Fuerte individualismo
Más de alguien se va a preguntar qué tienen que ver una cosa con la otra. Hay que hilar fino, pero, claramente, el fuerte individualismo al que nos lleva estar en “mi line” casi todo el tiempo, hace muy complejo poder sintonizar con las líneas de otros y creer en un vínculo amoroso que permita proyectar el tú y el yo en un nosotros. El mundo de las redes sociales se hincha tanto el yo que este cae fácilmente en cosificar a otros para el propio interés, como un bien de consumo más que me trae satisfacción o desagrado. Este comportamiento tan “normal” es prácticamente incompatible con la confianza, la reciprocidad, la gratuidad, la renuncia, la espera, la entrega que requiere ser pareja estable, padres y familia.
Salvo países del continente africano, la gran mayoría de las naciones occidentales están envejeciendo a pasos agigantados y las personas no quieren casarse, comprometerse ni tener hijos. Incluso hemos llegado a situaciones impensables años atrás, como que sea un delito no querer ser madre o la obligación de serlo si estás en pareja y tienes sobre 35 años. Sin embargo, la solución no debería ir por políticas de estado o decretos que obliguen a la natalidad, sino quizás por resguardos públicos y privados para fomentar los vínculos y la humanidad. Se trata de revertir la cultura tóxica que hemos normalizado y que ya no solo nos enferma, sino que nos puede extinguir como especie.
Un colchón afectivo
Como madre de seis hijos no puedo estar más feliz y orgullosa del camino recorrido. Ciertamente, ha habido y seguirá habiendo momentos complejos, renuncias y preocupaciones, pero lo que más he recibido han sido bendiciones, propósito de vida, compañía y un colchón afectivo que es un pedacito de cielo acá. Como cristianos, ojalá hoy demos testimonio que estar conectados a nosotros mismos, a los demás, a la naturaleza y a Dios. Es la mejor apuesta de realización personal y comunitaria.

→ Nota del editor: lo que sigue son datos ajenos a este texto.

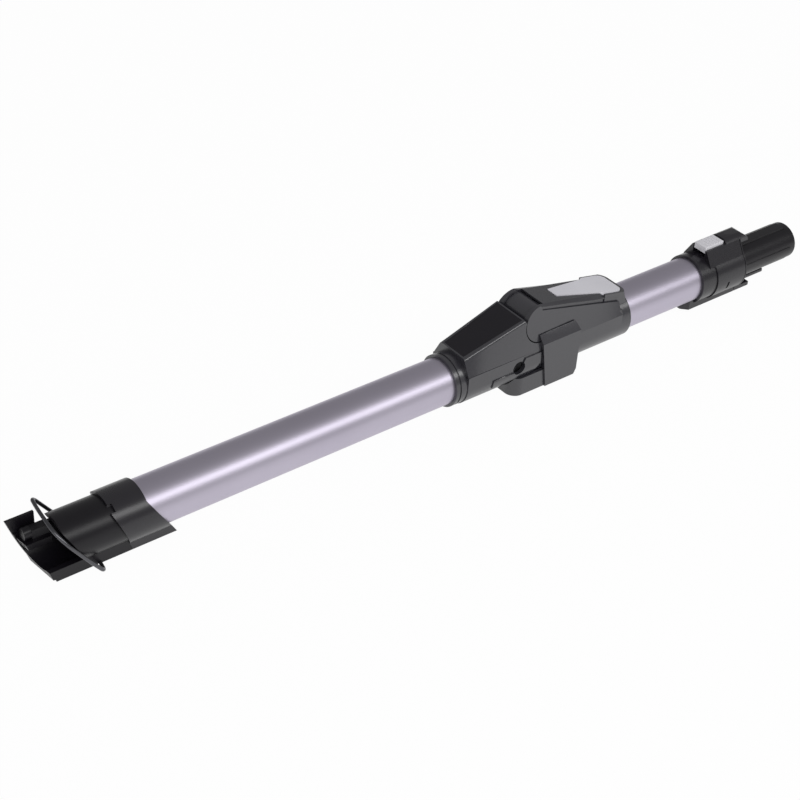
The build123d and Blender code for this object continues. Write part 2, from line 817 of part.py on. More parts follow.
# The upper half of the hinge
with BuildPart() as upper_tube:
    sleeve(upper_tube_start_x, upper_tube_end_x, tube_r, tube_bore_r)
    for plane in upper_screws + collar_screw_planes:
        screw_seat(plane)
write(upper_tube, "upper_tube")

with BuildPart() as upper_wire_duct:
    duct(upper_tube_start_x + cuff_plug + duct_end, upper_tube_end_x - duct_end)
write(upper_wire_duct, "upper_wire_duct")

with BuildPart() as upper_hinge_shell:
    shell_x = pin_x + touch_gap + split_gap
    trough_bar(shell_x, upper_cover_x, shell_half, seam_z)
    trough_bar(shell_x, upper_cover_x, shell_bore_r, seam_z, Mode.SUBTRACT)
    sleeve(upper_cover_x, upper_hinge_x, shell_half, sleeve_r)
    for plane in upper_screws + guard_screw_planes:
        screw_seat(plane)
write(upper_hinge_shell, "upper_hinge_shell")

ear_out = ear_outer(pin_z)
tangent_x = pin_x + ear_r * upper_slope / sqrt(1 + upper_slope**2)
cover_end_x = upper_cover_x - upper_end_rake
pivot_x = pin_x + pivot_back
pivot_z = upper_top_z(pivot_x) - pivot_drop
button_low = button_proud - button_thick


def groove_top_z(x):
    """Upper edge of the groove in the upper cover's side, under the roof's bevel."""
    return upper_top_z(x) - bevel_drop(x) - fit_gap


# The groove that parts the roof from the raised side, as a body to cut with
with BuildPart() as cover_groove:
    groove_start = pin_x + side_groove_lead
    groove_back = upper_cover_x - side_groove_wide
    groove_low_z = seam_z + side_groove_foot
    side_prism([(groove_start, groove_top_z(groove_start) - side_groove_high),
                (groove_start, groove_top_z(groove_start)), (upper_cover_x, groove_top_z(upper_cover_x)),
                (upper_cover_x, groove_low_z), (groove_back, groove_low_z),
                (groove_back, groove_top_z(groove_back) - side_groove_high)], far_out)
    roof_loft(upper_cover_stations(-side_groove_deep, pin_x - ear_r, upper_cover_x + far_out), Mode.SUBTRACT)

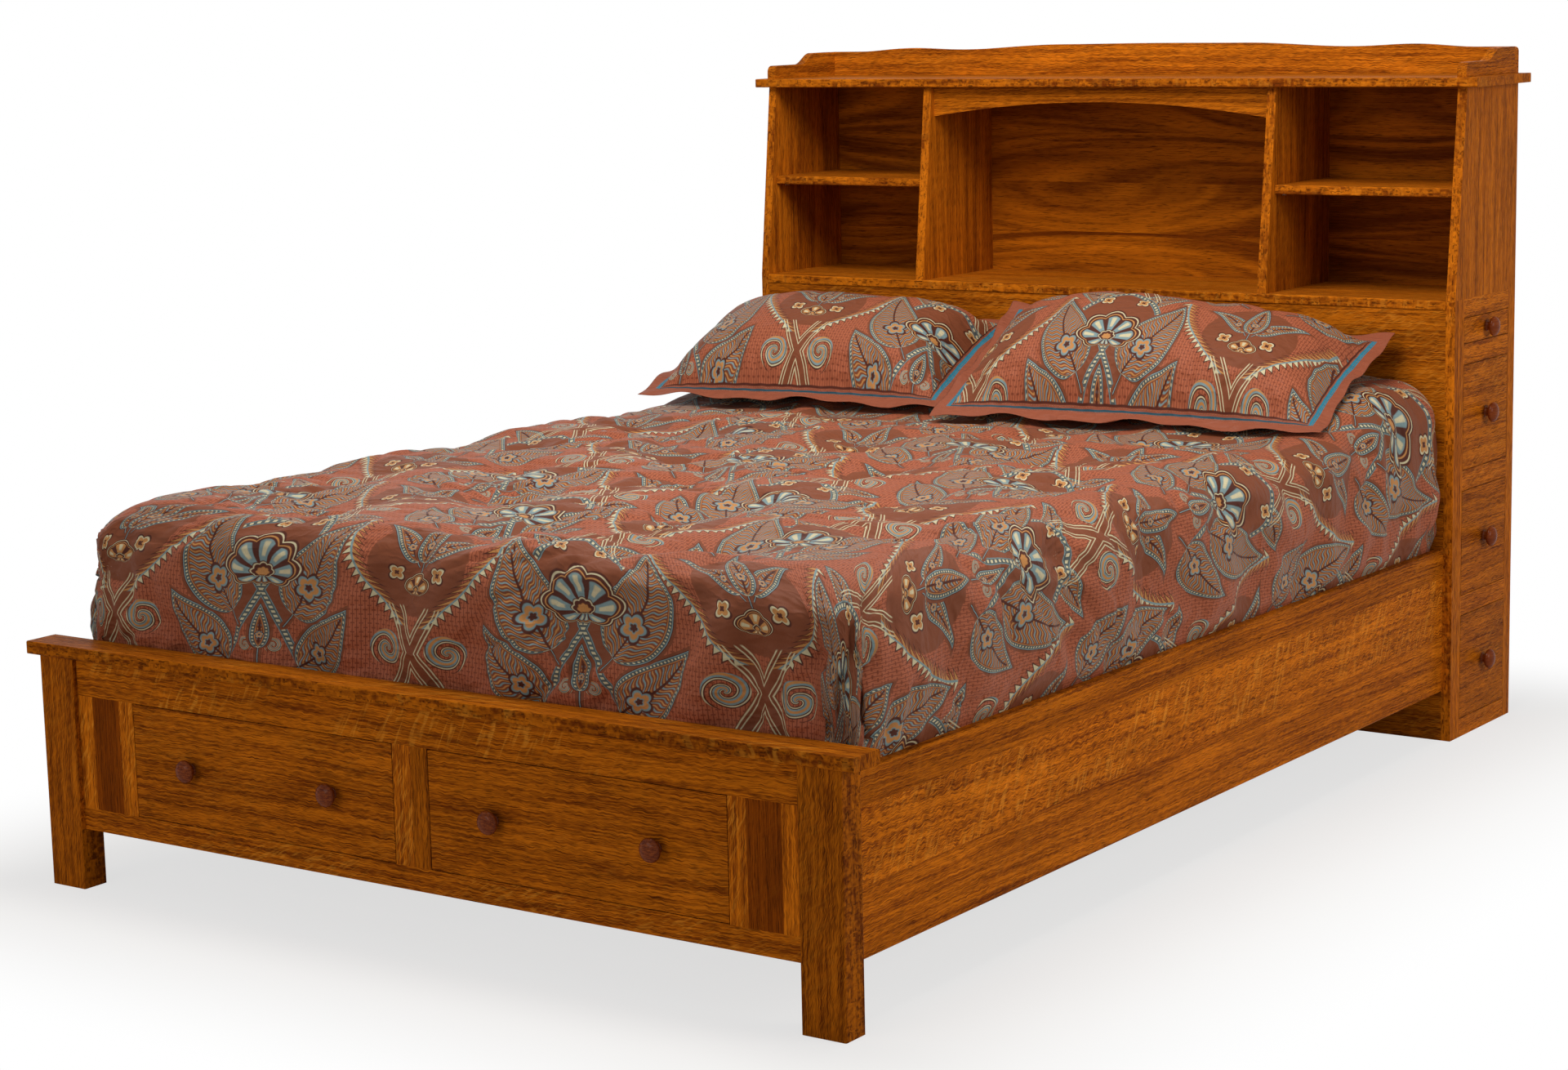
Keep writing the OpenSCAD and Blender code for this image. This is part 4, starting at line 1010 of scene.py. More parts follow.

Renacer en espíritu y en comunidad
Para eso debemos dar y promover un ejemplo de conexión honda, empática, solidaria y generosa real; debemos dejar nosotros mismos las pantallas un buen rato y comenzar a hacer pausas diarias de silencio, a hablar con los vecinos, a saludar en la calle, a volver a ir al supermercado, al banco, a la plaza, a la librería y a pasear, sin un cable amarrado al alma.
Solo así volveremos a renacer en espíritu y en comunidad. Amando y sirviendo, mirando a los ojos y no en un celular o computador. Así, los jóvenes se entusiasmarán nuevamente por la vida, confiarán en sí mismos, en los demás y querrán proyectar ese amor recibido en un hijo/a para cuidar. No se trata entonces de obligar a ser padres, lo que puede ser un desastre en términos de traumas y niños no deseados por sus papás; sino de sembrar el amor en el presente, para que florezca en plenitud y otros lo puedan experimentar y multiplicar.